Tuesday, June 4, 2024

Sly as a Fox


 Sly as a Fox by Wendy L. Koenig is the second novel in the Sylvia Wilson Mystery series. The first novel, On the Sly, was reviewed about a year ago by another person who write for the blog, Curt Remarks, and he provided Ms. Koenig with great praise. I did not get to that book, but I just got my hands on Sly as a Fox and I didn’t put it down until it was finished. As a mystery/thriller, this second novel in the series deserves a WOW. 

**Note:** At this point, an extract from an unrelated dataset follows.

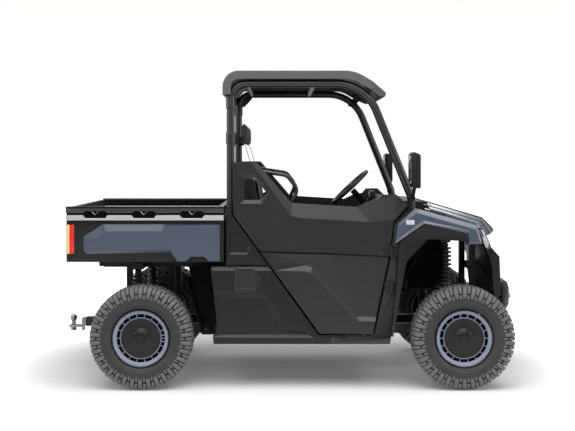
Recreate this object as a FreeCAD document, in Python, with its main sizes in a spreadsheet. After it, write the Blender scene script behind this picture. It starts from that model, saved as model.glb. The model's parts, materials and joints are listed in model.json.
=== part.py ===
import FreeCAD, Part
import Sketcher
import math
import os

from FreeCAD import Placement, Rotation, Vector

# An open side by side utility vehicle: two doors, a tipping cargo bed, a tube cage with a moulded roof.
# X points forward, Y to the driver's side, Z up. The origin is on the ground, midway along the whole length.

DIMENSIONS = (
    # Whole vehicle
    ("wheelbase", 2100),
    ("front_overhang", 467),
    ("rear_overhang", 615),
    ("seam", 8),
    ("seat_gap", 0.3),
    ("running_gap", 0.05),
    ("overrun", 20),
    # Tyres
    ("tyre_radius", 337),
    ("tyre_outer_y", 800),
    ("front_tyre_width", 232),
    ("rear_tyre_width", 268),
    ("tyre_bead_radius", 187),
    ("tyre_bead_inset", 26),
    ("lug_height", 19),
    ("lug_taper", 40),
    # Rims
    ("rim_wall", 8),
    ("rim_lip_inset", 12),
    ("rim_disc_inset", 22),
    ("rim_disc_wall", 12),
    ("window_inner_radius", 136),
    ("window_outer_radius", 158),
    ("window_width", 42),
    ("hub_cone_radius", 66),
    ("hub_cone_tip_radius", 40),
    ("hub_cone_height", 16),
    ("hub_cap_radius", 29),
    ("hub_cap_height", 12),
    ("hub_radius", 45),
    ("brake_disc_radius", 96),
    ("brake_disc_wall", 6),
    ("brake_disc_gap", 12),
    # Knuckles and steering
    ("kingpin_y", 590),
    ("rear_knuckle_y", 560),
    ("knuckle_length", 60),
    ("kingpin_radius", 24),
    ("shaft_end_gap", 5),
    ("knuckle_width", 44),
    ("knuckle_low_z", 236),
    ("knuckle_height", 202),
    ("spindle_radius", 21),
    ("spindle_length", 110),
    ("steering_arm_length", 110),
    ("steering_arm_inset", 30),
    ("steering_arm_wall", 14),
    ("steering_arm_width", 26),
    ("steering_arm_z", 362),
    ("tie_rod_radius", 8),
    ("tie_rod_eye_radius", 13),
    ("tie_rod_clearance", 6),
    ("tie_rod_eye_height", 12),
    ("rack_case_length", 50),
    ("rack_case_half_width", 180),
    ("rack_case_height", 58),
    ("steering_wheel_radius", 170),
    ("steering_rim_radius", 14),
    ("steering_wheel_z", 1288),
    ("steering_wheel_setback", 672),
    ("steering_hub_radius", 34),
    ("steering_hub_height", 30),
    ("spoke_width", 30),
    ("spoke_wall", 10),
    ("driver_y", 350),
    ("column_angle_deg", 43),
    ("column_radius", 22),
    ("column_length", 230),
    # Suspension
    ("arm_tube_radius", 13),
    ("arm_eye_radius", 16),
    ("arm_eye_length", 40),
    ("ball_joint_radius", 22),
    ("ball_joint_height", 46),
    ("lower_pivot_z", 320),
    ("upper_pivot_z", 500),
    ("arm_spread", 150),
    ("upper_arm_spread", 32),
    ("shock_foot_z", 292),
    ("shock_lean", 66),
    ("shock_body_radius", 22),
    ("shock_eye_radius", 17),
    ("shock_eye_length", 34),
    ("shock_top_y", 400),
    ("spring_radius", 36),
    ("spring_wire", 11),
    ("half_shaft_radius", 13),
    ("shaft_boot_radius", 34),
    ("shaft_boot_length", 70),
    ("shaft_inner_z", 402),
    # Chassis frame
    ("rail_outer_y", 240),
    ("rail_width", 50),
    ("belly_z", 290),
    ("rail_height", 60),
    ("rail_rear_reach", 332),
    ("rail_front_reach", 200),
    ("post_width", 40),
    ("rear_deck_z", 790),
    ("front_deck_lift", 2.792),
    ("deck_rail_height", 44),
    ("cross_rail_width", 60),
    ("sill_width", 60),
    ("sill_height", 40),
    ("skid_wall", 6),
    ("hitch_width", 64),
    ("hitch_wall", 7),
    ("hitch_low_z", 299),
    ("hitch_length", 240),
    ("hitch_end_setback", 119),
    ("ball_radius", 25),
    ("ball_plate_wall", 14),
    ("ball_plate_z", 291),
    ("ball_neck_radius", 14),
    ("ball_nut_radius", 19),
    ("ball_nut_height", 24),
    ("ball_setback", 28),
    ("ball_height", 65),
    # Cab floor, battery, drive units
    ("floor_wall", 16),
    ("floor_half_width", 690),
    ("toe_wall", 14),
    ("toe_height", 560),
    ("toe_setback", 12),
    ("battery_length", 520),
    ("battery_half_width", 540),
    ("battery_height", 378),
    ("motor_length", 230),
    ("motor_half_width", 168),
    ("motor_height", 210),
    ("front_drive_length", 170),
    ("front_drive_height", 150),
    # Doors
    ("door_hinge_setback", 469),
    ("door_hinge_y", 752),
    ("rear_door_setback", 600),
    ("door_nose", 111),
    ("door_low_z", 356),
    ("door_height", 1126),
    ("door_inner_y", 698),
    ("door_wall", 38),
    ("door_relief", 7),
    ("hinge_pin_radius", 6),
    ("hinge_barrel_radius", 12),
    ("hinge_height", 56),
    ("hinge_low_z", 640),
    ("hinge_high_z", 876),
    # Side panels and rockers
    ("panel_lap", 147),
    ("panel_low_z", 292),
    ("panel_height", 899),
    ("panel_inner_y", 700),
    ("panel_wall", 36),
    ("panel_relief", 7),
    ("flap_wall", 8),
    ("flap_barrel_radius", 4.3),
    ("charge_well_depth", 24),
    # Front fenders and flares
    ("nose_length", 591),
    ("nose_height", 888),
    ("fender_wall", 30),
    ("flare_inner_y", 708),
    ("flare_wall", 72),
    ("fender_inner_y", 735),
    ("shelf_wall", 12),
    ("liner_wall", 8),
    ("liner_inner_y", 396),
    ("liner_outer_y", 700),
    ("rear_guard_half_width", 430),
    # Fascia, bumper, lamps, hood
    ("fascia_setback", 139),
    ("fascia_length", 185),
    ("fascia_low_z", 548),
    ("fascia_height", 500),
    ("fascia_half_width", 500),
    ("grille_depth", 26),
    ("lamp_width", 170),
    ("lamp_wall", 40),
    ("lamp_inset", 8),
    ("bumper_half_width", 300),
    ("bumper_low_z", 432),
    ("bumper_height", 220),
    ("bumper_wall", 46),
    ("bumper_length", 122),
    ("hook_reach", 33),
    ("hook_height", 40),
    ("hook_width", 22),
    ("hook_hole_radius", 11),
    ("hood_setback", 184),
    ("hood_length", 508),
    ("hood_low_z", 976),
    ("hood_height", 240),
    ("hood_wall", 12),
    ("hood_half_width", 500),
    ("hood_hinge_x_gap", 15),
    ("hood_hinge_z", 1176),
    ("hood_barrel_radius", 9),
    ("hood_pin_radius", 4),
    ("hood_barrel_length", 32),
    ("hood_ear_wall", 12),
    ("hood_hinge_y", 360),
    # Dashboard
    ("dash_length", 350),
    ("dash_height", 253),
    ("dash_half_width", 598),
    ("dash_reach", 108),
    ("cowl_length", 107),
    ("cowl_half_width", 500),
    # Cage
    ("cage_radius", 27),
    ("cage_foot_y", 656),
    ("cage_foot_gap", 1.3),
    ("cage_top_y", 612),
    ("cage_top_z", 2003),
    ("cage_pillar_setback", 23),
    ("cage_front_bend", 285),
    ("cage_rear_bend", 105),
    ("cage_cowl_bend", 120),
    ("crossbar_radius", 19),
    ("shoulder_drop", 363),
    ("hip_bar_radius", 14),
    ("hip_bar_bend", 70),
    # Roof
    ("roof_nose", 155.75),
    ("roof_height", 158),
    ("roof_reach", 52),
    ("roof_wall", 12),
    ("roof_side_band", 54),
    ("roof_half_width", 668),
    ("roof_rear_bend", 105),
    ("roof_front_bend", 230),
    ("roof_lift", 81),
    ("roof_rib_width", 18),
    # Bed
    ("bed_setback", 64),
    ("bed_overhang", 496),
    ("bed_low_z", 826),
    ("bed_top_drop", 1),
    ("bed_half_width", 702),
    ("bed_wall", 26),
    ("bed_floor_wall", 12),
    ("bed_skin_wall", 14),
    ("bed_rail_height", 90),
    ("bed_rail_wall", 40),
    ("bed_rail_inner_y", 688),
    ("bed_post_width", 102),
    ("bed_post_length", 78),
    ("bed_runner_gap", 0.3),
    ("bed_hinge_setback", 142),
    ("bed_hinge_z", 800),
    ("bed_lug_radius", 17),
    ("bed_pin_radius", 10),
    ("bed_ear_wall", 12),
    ("slot_length", 166),
    ("slot_height", 46),
    ("slot_depth", 14),
    ("lamp_rear_inset", 6),
    ("tail_lamp_length", 47),
    ("tail_lamp_height", 192),
    ("tail_lamp_low", 54),
    ("tail_lamp_wall", 16),
    ("tailgate_wall", 32),
    ("tailgate_gap", 6),
    ("tailgate_barrel_radius", 11),
    ("tailgate_pin_radius", 5),
    ("tailgate_pin_length", 18),
    # Seats
    ("seat_half_width", 556),
    ("seat_gap_between", 12),
    ("cushion_length", 470),
    ("cushion_height", 118),
    ("back_length", 190),
    ("back_clearance", 237.8),
    ("seat_reach", 59),
    ("headrest_wall", 34),
    ("headrest_height", 156),
    ("headrest_width", 250),
    ("headrest_drop", 46),
    ("headrest_setback", 66),
    ("headrest_stem", 30),
    ("belt_width", 46),
    ("belt_wall", 4),
    ("belt_y", 484),
    # Mirrors and pedals
    ("mirror_height", 232),
    ("mirror_wall", 44),
    ("mirror_width", 160),
    ("mirror_low_z", 1316),
    ("mirror_inner_y", 780),
    ("mirror_x_reach", 120),
    ("mirror_arm_radius", 12),
    ("pedal_width", 70),
    ("pedal_height", 90),
    ("pedal_wall", 10),
    ("pedal_low_z", 440),
    ("pedal_arm_width", 14),
    ("pedal_reach", 90),
)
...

Sylvia Wilson is a 24-year-old girl who is tightly attached to her brother who is one year older. She is continuing to recover from the emotional traumas which described in book one, as well as the trauma of having been kidnapped eight years earlier and then having her parents killed by a drunk driver. Even before the death of her parents, she had been a troubled youth who loved to fight even if it meant getting badly beaten up. Meanwhile, her brother was a good guy, one who did everything right. Upon the death of their parents, Sylvia and Aaron went to live with Aunt Peaches who certainly had her hands full with Sylvia.

 

When her brother, who had taken an undercover assignment with the FBI, suddenly went missing, Syl went bonkers as she joined the FBI efforts to find him. He had promised her that he would always check in with her every other day so she would know he was okay, but then she had not heard from him for four days, then eight. She refused the orders of the FBI to go home and stay away from the investigation, and Syl could tell they were not making any progress. It was only with her efforts that Aaron was found although he was being tortured by that time. She was a relentless character. The plot involved an FBI mole who was working for the bad guys, and a string of bank robberies that needed to be solved. Dead bodies were scattered about the entire story, some from Syl’s prior life, some in the present. Koenig filled out her plot with a cast of characters, both good guys and not, so the protagonist came across as a troubled but very talented and brave woman.

 

Now, I get to go back and read book #1. This is fun.